L'espace de la lettre devient ici,
grâce à la force de l'ironie et de la poésie,
le champ souverain de l'imagination, le paradis perdu d'une
vie dans l'écriture, qu'il ne faut pas confondre,
bien entendu, avec une vie d'écrivain (bien que le
doute d'une ambiguïté à ce sujet soit
licite): " Il ne faut jamais se prendre pour un
écrivain. C'est d'ailleurs se rebaisser beaucoup
trop. Mais surtout c'est se dédoubler, et suivre
des yeux un petit personnage qui est nous, et qui titube
entre les carrousels de la foire ." (p. 76).

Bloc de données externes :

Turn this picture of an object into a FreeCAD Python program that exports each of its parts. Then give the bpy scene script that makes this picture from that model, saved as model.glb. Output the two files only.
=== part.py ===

Certes, cette concentration (l'espace
de la lettre partagé) tend à s'estomper quand
les missives se rarifient, se font discontinues (à
partir de 1945). La tension et le pouvoir d'affabulation
retombent, bien que jugements et descriptions ne manquent
pas, ici là, de mordant (Mercanton : " d'un
Vaudois envoûté par d'Annunzio qui fait du
Proust. Mais c'est diablement attachant, somptueux [
]
", selon G., p. 108); à noter aussi la subtile
lecture que Girard nous livre du roman Comme le sable
d'Alice Rivaz et la déclaration de poétique
par laquelle la romancière y répond: "[
]
Je préfère les lettres, les mémoires,
ou justement ces romans qui n'en sont pas tout à
fait, qui, indépendamment de leur contenu d'intrigue,
embaument si je puis dire de quelque chose d'indéfinissable
et de strictement personnel à l'auteur. De sorte
qu'en les lisant, on n'a pas l'impression de lire une histoire,
mais de respirer l'odeur même d'un être ou d'écouter
sa voix" (p. 116).
C'est pourtant depuis cette distance
- dans la dernière quinzaine de lettres, moins envoûtantes
- que l'essence de cette correspondance est nommée,
à travers une citation (imprécise) de Jean
Paul : "Briefe sind nur dünnere Bücher
für die Welt". Ces lettres, en effet, sont
un petit roman genevois, léger dans le ton d'un Girard,
pensif et têtu comme une nouvelle de Rivaz. Un petit
roman à deux, qui ne se l'avoue pas.